What is it like and how to specialize computer vision and work along with the promising human-like technology of the future? Let’s ask the expert!
In this episode of Ask the Experts, we are introducing you to Kit-Ukrit Watchareruethai, our senior AI researcher, who spends his days with AI and machine learning to develop the technology that mimics and performs tasks that would typically require human intelligence. He has focused and built his expertise on researching and developing state-of-the-art computer vision methods.

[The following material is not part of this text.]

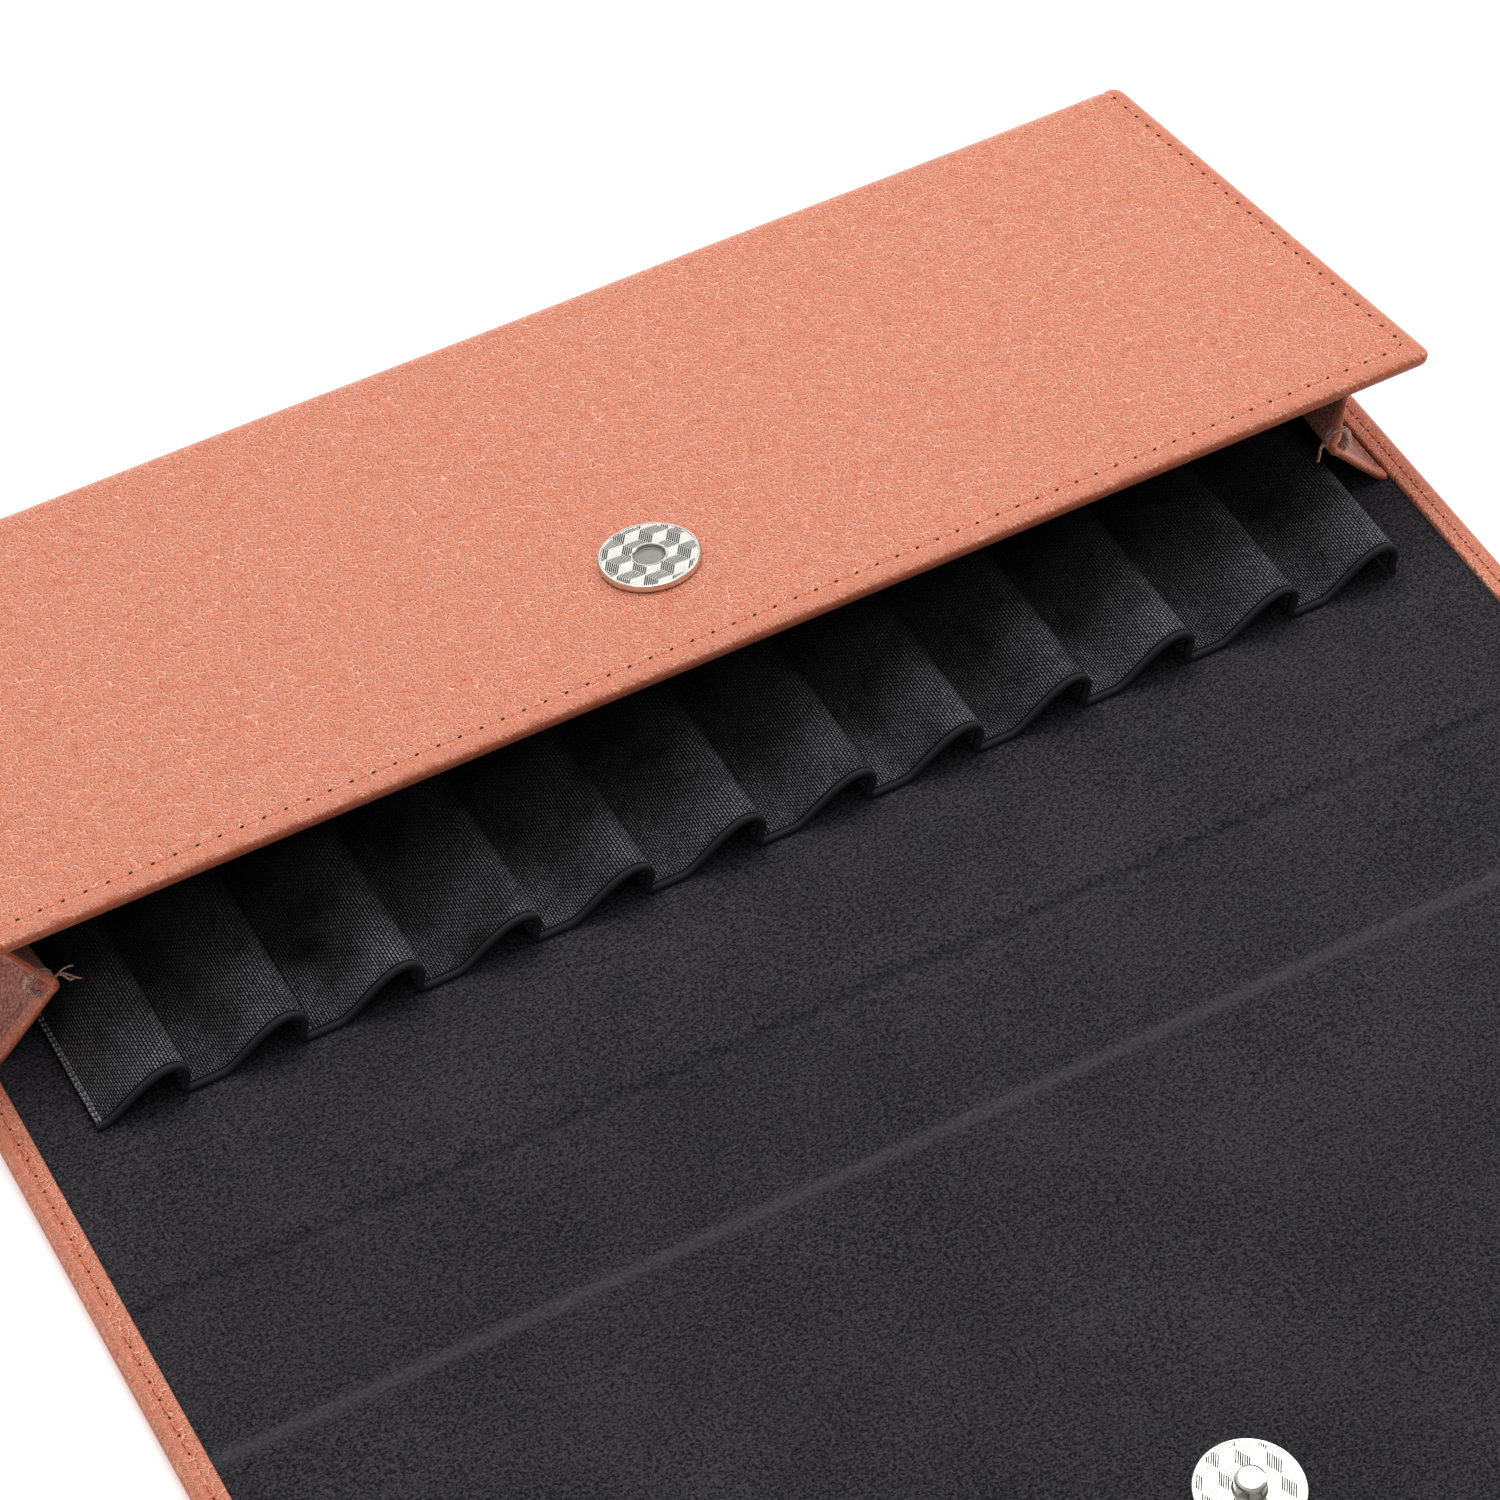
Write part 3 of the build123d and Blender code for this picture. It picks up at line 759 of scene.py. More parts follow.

Reading through this interview, you will get to know the essence of how to develop computer vision specialization, — what does he currently do, what is his journey like, what skills are needed to develop proficiency in computer vision, and tips and tricks on how to learn and practice. Don’t miss a chance to learn from the expert!
What do you do currently?
Currently, I’m working as a Senior AI Researcher in Sertis AI team. I have been involved in several research projects, for example, face recognition and video analytics systems. My responsibilities mainly focus on researching and developing state-of-the-art computer vision methods. Our team has recently published research papers in a peer-reviewed journal and conference. I also work with the business development team sometimes to help gather the requirements from our clients and design our AI solutions to solve their business problems. Developing a proof-of-concept (PoC) for our AI solutions is also a part of my responsibilities.
How did you get here?
It started when I was an undergraduate student. Although my major was electrical engineering, I have been interested in computer programming since my first year of study. Before I graduated, I had to complete a graduation project and it was my first computer vision project. It was about a fingerprint recognition system which required programming skill and computer vision knowledge. Doing this project made me realize that computer vision has the great potential to be a key technology for the world. There are countless applications of computer vision, which we currently have seen a lot of in our daily life.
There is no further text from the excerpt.